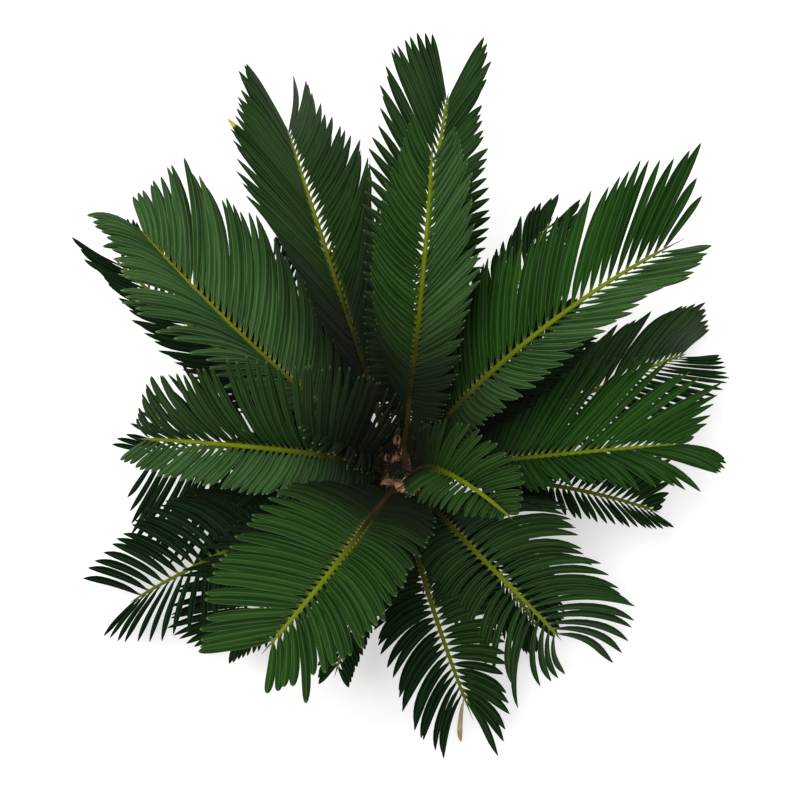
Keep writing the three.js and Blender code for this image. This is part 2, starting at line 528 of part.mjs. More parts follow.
// Where two blades would cross, the upper one passes and the lower one is cut round it;
// a stalk is never cut.
fronds.forEach((lower, i) => {
  let body = lower.body;
  fronds.forEach((other, j) => {
    if (j === i) return;
    if (j < i) body = body.subtract(other.reach.subtract(lower.keep));
    body = body.subtract(other.clear);
  });
  lower.final = biggest(body).simplify(TIDY);
});

// ------------------------------------------------------------------ the scene graph
function toGeometry(manifold) {
  const m = manifold.getMesh();
  const g = new THREE.BufferGeometry();
  g.setAttribute('position', new THREE.BufferAttribute(new Float32Array(m.vertProperties), 3));
  g.setIndex(new THREE.BufferAttribute(new Uint32Array(m.triVerts), 1));
  g.computeVertexNormals();
  return g;
}

const palm = new THREE.Group();
palm.name = 'sago_palm';

function addNode(name, manifold, color, roughness) {
  const mesh = new THREE.Mesh(toGeometry(manifold), new THREE.MeshStandardMaterial({ color, roughness, metalness: 0 }));
  mesh.name = name;
  palm.add(mesh);
}

addNode('trunk', trunk, 0x5a4330, 0.9);
addNode('crown_apex', apex, 0xa9784a, 0.95);
fronds.forEach((p, i) => {
  const young = 1 - i / fronds.length;
  addNode(p.f.name, p.final, new THREE.Color(0.03 + 0.06 * young, 0.12 + 0.16 * young, 0.04 + 0.03 * young), 0.5);
});

export default palm;
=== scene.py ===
import math

import bpy
import numpy as np
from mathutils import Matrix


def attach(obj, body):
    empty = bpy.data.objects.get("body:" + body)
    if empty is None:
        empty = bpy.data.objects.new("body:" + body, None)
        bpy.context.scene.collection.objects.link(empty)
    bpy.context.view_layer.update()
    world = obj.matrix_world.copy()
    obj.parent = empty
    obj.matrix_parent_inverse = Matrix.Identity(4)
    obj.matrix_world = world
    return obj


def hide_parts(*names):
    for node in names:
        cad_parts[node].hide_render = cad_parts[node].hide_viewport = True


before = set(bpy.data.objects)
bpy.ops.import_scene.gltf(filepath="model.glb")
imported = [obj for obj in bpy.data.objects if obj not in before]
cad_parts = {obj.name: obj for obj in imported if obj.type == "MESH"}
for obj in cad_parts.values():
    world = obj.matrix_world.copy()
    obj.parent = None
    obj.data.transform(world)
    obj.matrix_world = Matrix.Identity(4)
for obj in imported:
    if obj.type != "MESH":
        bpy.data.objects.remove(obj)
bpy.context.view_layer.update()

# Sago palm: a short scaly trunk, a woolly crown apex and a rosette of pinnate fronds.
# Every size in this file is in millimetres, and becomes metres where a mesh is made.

MM = 0.001
D2R = math.pi / 180

# ------------------------------------------------------------------ trunk and apex, as in the CAD model
TRUNK_HEIGHT = 120.0
TRUNK_PROFILE = [  # radius, height
    (57.0, 0.0), (53.9, 9.6), (49.7, 28.8), (46.5, 54.0), (46.0, 74.4),
    (48.0, 98.4), (46.1, 110.4), (40.3, 117.6), (30.0, 123.6),
]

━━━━

### Work required
Exactly as written, quote the lines from the one that has "function addNode(name, manifold, color, roughness)" down to the one that has "D2R = math.pi / 180", and include both.

### Solution
function addNode(name, manifold, color, roughness) {
  const mesh = new THREE.Mesh(toGeometry(manifold), new THREE.MeshStandardMaterial({ color, roughness, metalness: 0 }));
  mesh.name = name;
  palm.add(mesh);
}

addNode('trunk', trunk, 0x5a4330, 0.9);
addNode('crown_apex', apex, 0xa9784a, 0.95);
fronds.forEach((p, i) => {
  const young = 1 - i / fronds.length;
  addNode(p.f.name, p.final, new THREE.Color(0.03 + 0.06 * young, 0.12 + 0.16 * young, 0.04 + 0.03 * young), 0.5);
});

export default palm;
=== scene.py ===
import math

import bpy
import numpy as np
from mathutils import Matrix


def attach(obj, body):
    empty = bpy.data.objects.get("body:" + body)
    if empty is None:
        empty = bpy.data.objects.new("body:" + body, None)
        bpy.context.scene.collection.objects.link(empty)
    bpy.context.view_layer.update()
    world = obj.matrix_world.copy()
    obj.parent = empty
    obj.matrix_parent_inverse = Matrix.Identity(4)
    obj.matrix_world = world
    return obj


def hide_parts(*names):
    for node in names:
        cad_parts[node].hide_render = cad_parts[node].hide_viewport = True


before = set(bpy.data.objects)
bpy.ops.import_scene.gltf(filepath="model.glb")
imported = [obj for obj in bpy.data.objects if obj not in before]
cad_parts = {obj.name: obj for obj in imported if obj.type == "MESH"}
for obj in cad_parts.values():
    world = obj.matrix_world.copy()
    obj.parent = None
    obj.data.transform(world)
    obj.matrix_world = Matrix.Identity(4)
for obj in imported:
    if obj.type != "MESH":
        bpy.data.objects.remove(obj)
bpy.context.view_layer.update()

# Sago palm: a short scaly trunk, a woolly crown apex and a rosette of pinnate fronds.
# Every size in this file is in millimetres, and becomes metres where a mesh is made.

MM = 0.001
D2R = math.pi / 180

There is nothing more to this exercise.